El penoso y degradante escándalo de tinte sexual que sacudió al Congreso de la Nación no fue originado en el seno de los legisladores del Partido Colorado. Pero, a toda costa, oposito­res (no todos) y cadenas mediáticas se empeci­nan en calificar este desenfreno verbal y moral como una cortina de humo creada por el oficia­lismo para distraer al público de los que ellos denuncian como “graves irregularidades” del Gobierno. La que más apuesta a esta hipótesis es la senadora que motivó la barahúnda con un escrito que recorrió una plataforma de mensa­jes. Y los afectados demostraron las evidencias con capturas de pantalla. Pero nadie se acercó a la protagonista de este adefesio para pregun­tarle sobre la maternidad del escrito en cuestión, por cierto, de muy baja estofa.

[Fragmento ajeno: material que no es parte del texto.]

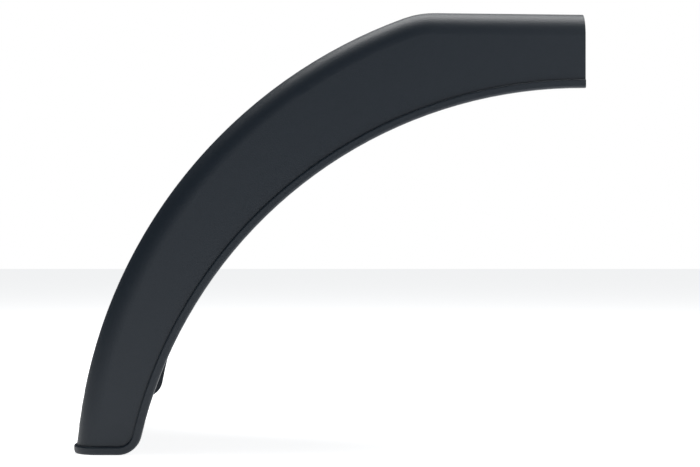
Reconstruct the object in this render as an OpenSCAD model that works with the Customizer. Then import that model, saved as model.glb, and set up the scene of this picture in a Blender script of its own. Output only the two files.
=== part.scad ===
// Mudguard for a trailer wheel, moulded in one piece of black plastic: a deep outer
// skirt, a round shoulder, a tread over the wheel and a shallow inner flange that bolts
// to the trailer's side. A raised rim stiffens the skirt's free edge and the lower end,
// and the top end is cut plain where the next length of guard carries on.
//
// X runs along the trailer, Z is up and the outer skirt faces -Y. The origin is the
// middle of the upper pair of bolt holes, on the face that bolts to the trailer.

/* [Overall] */
// Width from the trailer's side to the face of the outer skirt
guard_w = 220; // [150:1:280]
// Height of the guard above its lower end
guard_h = 334.4; // [326:0.2:342]
// Thickness of the moulded wall
wall = 3.5; // [2.5:0.1:4.5]

/* [Tread] */
// Outer radius of the tread where it follows the wheel
tread_r = 379.4; // [372:0.2:388]
// Distance of the centre of that curve from the plain end
tread_centre_in = 7; // [0:0.5:12]
// Outer radius of the bend between the curve and the flat top
bend_r = 68; // [60:1:90]
// Fall of the flat top towards the plain end, in degrees
top_fall = 0.65; // [0:0.05:1.5]
// Outer radius of the shoulder between tread and outer skirt
shoulder_r = 18; // [12:0.5:24]
// Outer radius of the corner between tread and inner flange
flange_corner_r = 6; // [5:0.5:9]

/* [Outer skirt] */
// Radius of the wheel arch in the skirt
arch_r = 340.2; // [332:0.2:345]
// Distance of the centre of the wheel arch from the plain end
arch_centre_in = 3; // [0:0.5:8]
// Depth of the centre of the wheel arch below the lower end
arch_centre_drop = 64.2; // [58:0.2:70]
// Outer radius of the skirt's lower corner
skirt_corner_r = 17.5; // [14:0.5:24]

/* [Rim] */
// Width of the raised rim
rim_w = 6.5; // [5:0.1:9]
// Height of the rim above the skirt and the tread
rim_h = 2; // [1.8:0.1:4]
// Rounding of the rim's outer edges
rim_round = 1.6; // [0.5:0.1:1.7]
// Rounding of the lower end's corner under the tread
toe_r = 5; // [1:0.5:5]

/* [Inner flange] */
// Depth of the flange below the tread's outer face
flange_depth = 37; // [32:0.5:44]
// Height of the flange's foot above the lower end
flange_foot = 21; // [12:1:40]
// Radius of the flange's lower corner
flange_foot_r = 16; // [8:0.5:18]

/* [Bolt holes] */
// Diameter of the bolt holes
bolt_d = 8.5; // [6.5:0.1:10.5]
// Distance of the bolt holes below the tread's outer face
bolt_inset = 22; // [18:0.5:24]
// Distance of the nearer upper hole from the plain end
top_bolt_in = 22; // [15:1:30]
// Distance between the two upper holes
top_bolt_pitch = 60; // [40:1:70]
// Place of the lowest hole round the tread's curve, in degrees above the horizontal
low_bolt_angle = 16; // [13:1:24]
// Place of the middle hole round the tread's curve, in degrees above the horizontal
mid_bolt_angle = 42; // [32:1:56]

/* [Hidden] */

$fa = 2;
$fs = 0.8;

// Overlap of pieces that are joined into one wall
lap = 2;
// How far a cut reaches past the face that it cuts
past = 5;
// A length that reaches right across the guard
reach = 2 * tread_r;
// How far a sweep is carried past its end, in degrees
sweep_past = 2;

// The side view has the plain end at x = 0 and the lower end at y = 0. The bend is as
// high as the guard and touches the tread's curve from inside. It turns through an angle
// whose sine and cosine are short whole decimals, so its ends fit their neighbours.
bend_turn = atan2(0.352, 0.936);
bend_gap = (tread_r - bend_r) * [-sin(bend_turn - top_fall), cos(bend_turn - top_fall)];
bend_c = [bend_gap[0] - tread_centre_in, guard_h - bend_r];
tread_c = bend_c - bend_gap;
top_length = -bend_c[0] / cos(top_fall);

// Near any angle there is another whose sine and cosine are whole millionths, or as good
// as whole. It is used where the rim turns from the wheel arch into the skirt's corner.
function whole_angle(angle, step = 0) =
    let (
        cosine = round(1e6 * cos(angle)) + step,
        sine = round(sqrt(1e12 - pow(cosine, 2))),
        miss = abs(1e12 - pow(cosine, 2) - pow(sine, 2))
    )
    miss < 1e4 ? atan2(sine, cosine) : whole_angle(angle, step + 1);

// The skirt's lower corner stands on the lower end and touches the wheel arch
skirt_corner_gap = arch_r + skirt_corner_r;
skirt_corner_lean = whole_angle(asin((arch_centre_drop + skirt_corner_r) / skirt_corner_gap));
arch_step = skirt_corner_gap * [cos(skirt_corner_lean), -sin(skirt_corner_lean)];
skirt_corner_c = [-arch_centre_in - arch_step[0], skirt_corner_r];
arch_c = skirt_corner_c + arch_step;

// The flange's foot touches the flange's inner edge
foot_gap = tread_r - flange_depth + flange_foot_r;
foot_rise = flange_foot + flange_foot_r - tread_c[1];
foot_corner_c = tread_c + [-sqrt(pow(foot_gap, 2) - pow(foot_rise, 2)), foot_rise];

// The rim's lower run ends where the shoulder begins
function tread_face_x(level) =
    tread_c[0] - sqrt(pow(tread_r, 2) - pow(level - tread_c[1], 2));
lower_run = skirt_corner_c[0] - tread_face_x(rim_w / 2) - shoulder_r;

// Middle of the upper pair of holes
top_bolt_x = -top_bolt_in - top_bolt_pitch / 2;
top_face_y = bend_c[1] + bend_r / cos(top_fall) - (top_bolt_x - bend_c[0]) * tan(top_fall);
top_bolt_c = [top_bolt_x, top_face_y - bolt_inset];

// Sweeps a section about the z axis, from the y axis round to the left. The sweep
// starts at its far end and is cut true on the y axis, so both ends fit their
// neighbours.
module bend(turn) {
    difference() {
        rotate(turn) mirror([1, 0, 0])
            rotate_extrude(angle = turn + sweep_past, start = 90) children();
        translate([0, -reach, -reach]) cube(2 * reach);
    }
}

// Sweeps a section along the x axis, with its width upwards
module run(length) {
    rotate([90, 0, 90]) linear_extrude(length) children();
}

// A quarter of a ring of the wall's thickness
module quarter_ring(radius) {
    intersection() {
        difference() {
            circle(radius);
            circle(radius - wall);
        }
        square(radius);
    }
}

// Section through flange, tread and shoulder. Its x is the distance from the centre of
// the curve, and its y the distance from the trailer's side.
module tread_section(radius) {
    flange_end = radius - flange_depth;
    flange_bend = radius - flange_corner_r;
    skirt_bend = radius - shoulder_r;
    translate([flange_end, 0]) square([flange_bend - flange_end, wall]);
    translate([flange_bend, flange_corner_r]) mirror([0, 1]) quarter_ring(flange_corner_r);
    translate([radius - wall, flange_corner_r])
        square([wall, guard_w - flange_corner_r - shoulder_r]);
    translate([skirt_bend, guard_w - shoulder_r]) quarter_ring(shoulder_r);
    translate([skirt_bend - lap, guard_w - wall]) square([lap, wall]);
}

// The tread with its shoulder and flange, swept along the flat top, the bend and the
// long curve, and cut level at the lower end
module tread() {
    difference() {
        translate(bend_c) rotate(-top_fall) {
            run(top_length + past) tread_section(bend_r);
            bend(bend_turn) tread_section(bend_r);
            rotate(bend_turn) translate([0, bend_r - tread_r])
                rotate_extrude(angle = 90 - bend_turn, start = 90) tread_section(tread_r);
        }
        translate([-reach, -reach, -past]) cube([2 * reach, reach, guard_w + 2 * past]);
        flange_foot_waste();
    }
}

// What is cut away below the flange's rounded foot
module flange_foot_waste() {
    inner_edge = foot_corner_c + flange_foot_r / foot_gap * (tread_c - foot_corner_c);
    translate([0, 0, -past]) linear_extrude(wall + 2 * past)
        difference() {
            intersection() {
                translate(tread_c) circle(tread_r - flange_corner_r - lap);
                polygon([
                    [-reach, -past],
                    [tread_c[0], -past],
                    [tread_c[0], inner_edge[1]],
                    inner_edge,
                    foot_corner_c,
                    [foot_corner_c[0], flange_foot],
                    [-reach, flange_foot]
                ]);
            }
            translate(foot_corner_c) circle(flange_foot_r);
        }
}

// Outline of the skirt under the shoulder, in the side view: under the long curve, under
// the bend and under the flat top. The parts overlap and end at different depths in the
// shoulder, so none of their corners lies on a corner of the tread.
module under_shoulder() {
    intersection() {
        translate(tread_c) circle(tread_r - shoulder_r - lap / 4);
        translate(bend_c) rotate(bend_turn - top_fall) translate([-reach, -reach])
            square([reach + lap, 2 * reach]);
    }
    translate(bend_c) circle(bend_r - shoulder_r - lap / 2);
    translate(bend_c) rotate(-top_fall) translate([-lap, -reach])
        square([reach, reach + bend_r - shoulder_r - lap / 4]);
}

// The flat skirt. Its edges end inside the rim and the shoulder.
module skirt() {
    translate([0, 0, guard_w - wall]) linear_extrude(wall)
        difference() {
            intersection() {
                under_shoulder();
                translate([-reach, lap / 2]) square([reach + past, reach]);
            }
            translate(arch_c) circle(arch_r + lap);
            difference() {
                translate([skirt_corner_c[0], -past])
                    square([2 * skirt_corner_r, skirt_corner_r + past]);
                translate(skirt_corner_c) circle(skirt_corner_r - 2 * lap);
            }
        }
}

// Section of the rim with both outer edges round. Its y is the height above the face,
// and its root reaches into the wall.
module rim_section(root) {
    translate([0, -root]) square([rim_w, root + rim_h - rim_round]);
    translate([rim_round, -root]) square([rim_w - 2 * rim_round, root + rim_h]);
    for (x = [rim_round, rim_w - rim_round])
        translate([x, rim_h - rim_round]) circle(rim_round);
}

// The rim, swept along the wheel arch, the skirt's lower corner, the lower end and
// then round the shoulder and across the tread
module rim() {
    rim_frame() {
        rotate(90 - skirt_corner_lean) translate([0, skirt_corner_gap]) mirror([1, 0, 0])
            rotate_extrude(angle = 90 - skirt_corner_lean + sweep_past, start = 270)
                translate([arch_r, 0]) rim_section(wall);
        bend(90 - skirt_corner_lean)
            translate([skirt_corner_r - rim_w, 0]) rim_section(wall);
        translate([0, skirt_corner_r - rim_w]) run(lower_run) rim_section(wall);
        shoulder_frame() {
            rotate([-90, 0, 0]) rotate_extrude(angle = 90, start = 270) tread_rim_section();
            mirror([0, 0, 1]) linear_extrude(guard_w - shoulder_r - flange_corner_r - lap)
                tread_rim_section();
        }
    }
}

// Places pieces about the centre of the skirt's lower corner, on the skirt's outer face,
// with x towards the tread and y down
module rim_frame() {
    translate([skirt_corner_c[0], skirt_corner_c[1], guard_w]) rotate(180) children();
}

// In the rim's frame, places pieces about the axis of the shoulder at the lower end,
// with y = 0 at the rim's upper edge
module shoulder_frame() {
    translate([lower_run, skirt_corner_r - rim_w, -shoulder_r]) children();
}

// What is cut away to round the lower end's corner under the tread
module toe_waste() {
    rim_frame() shoulder_frame() translate([shoulder_r + rim_h - toe_r, rim_w - toe_r, -guard_w])
        linear_extrude(guard_w + shoulder_r + past)
            difference() {
                square(toe_r + past);
                circle(toe_r);
            }
}

// The rim's section on the shoulder and the tread, at the shoulder's radius
module tread_rim_section() {
    translate([shoulder_r, 0]) mirror([1, -1]) rim_section(wall / 2);
}

// Holes through the flange: a level pair under the flat top, and two round the curve
module bolt_holes() {
    places = [
        for (side = [-1, 1]) top_bolt_c + side * [top_bolt_pitch / 2, 0],
        for (a = [low_bolt_angle, mid_bolt_angle])
            tread_c + (tread_r - bolt_inset) * [-cos(a), sin(a)]
    ];
    for (place = places)
        translate([place[0], place[1], -past]) cylinder(d = bolt_d, h = wall + 2 * past);
}

module mudguard() {
    color([0.07, 0.1, 0.13])
        translate([-top_bolt_c[0], 0, -top_bolt_c[1]]) rotate([90, 0, 0])
            difference() {
                union() {
                    tread();
                    skirt();
                    rim();
                }
                translate([0, -reach, -reach]) cube(2 * reach);
                toe_waste();
                bolt_holes();
            }
}

mudguard();
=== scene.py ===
# %% [markdown]
# # A trailer mudguard in black moulded plastic
#
# The real part is one piece of injection-moulded plastic: a deep outer skirt with a wheel
# arch, a round shoulder, a wide tread over the tyre and a shallow flange that bolts to the
# trailer. This lesson dresses the exact CAD model: it makes the surface and its fine grain,
# and then lights it as in a product photograph.

# %% Load the exact frame
import math

import bpy
from mathutils import Matrix, Vector


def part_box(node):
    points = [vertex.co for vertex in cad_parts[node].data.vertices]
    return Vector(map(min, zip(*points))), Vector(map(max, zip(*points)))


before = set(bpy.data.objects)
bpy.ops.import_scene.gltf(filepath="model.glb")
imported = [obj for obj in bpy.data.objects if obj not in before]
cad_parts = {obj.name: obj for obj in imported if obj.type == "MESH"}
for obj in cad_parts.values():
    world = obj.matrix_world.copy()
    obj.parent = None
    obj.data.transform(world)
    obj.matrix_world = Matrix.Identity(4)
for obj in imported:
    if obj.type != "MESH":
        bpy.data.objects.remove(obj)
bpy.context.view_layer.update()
low, high = (Vector(corner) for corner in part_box("mudguard"))
print("CAD box, mm:", [round(1000 * v, 1) for v in high - low])

# %% A few helpers for node trees
def add(tree, kind, **settings):
    """Adds a node and sets its properties."""
    node = tree.nodes.new(kind)
    for name, value in settings.items():
        setattr(node, name, value)
    return node


def feed(tree, node, **inputs):
    """Sets or links a node's inputs, named as in Blender with _ for a space."""
    for name, value in inputs.items():
        socket = node.inputs[name.replace("_", " ")]
        if isinstance(value, bpy.types.NodeSocket):
            tree.links.new(value, socket)
        else:
            socket.default_value = value
    return node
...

Y para corroborar quién es la que está obsesionada por continuar extendiendo la “cortina de humo” es la misma parlamentaria, quien declaró que, para cono­cer sus secretos y ganar su adhesión, un expre­sidente de la República le envió un Romeo para cortejarla. No es por error, sino por premeditada perfidia, que indicaron el lugar equivocado de dónde proviene el humo. Hay que buscarlo entre las ramas mojadas de la dislocación mediática que, para suerte de la democracia, ya no engaña a nadie. Tampoco irrita los ojos de un público que aprendió a mirar la realidad desde su propio dis­cernimiento. Y es lo único rescatable al final de la jornada.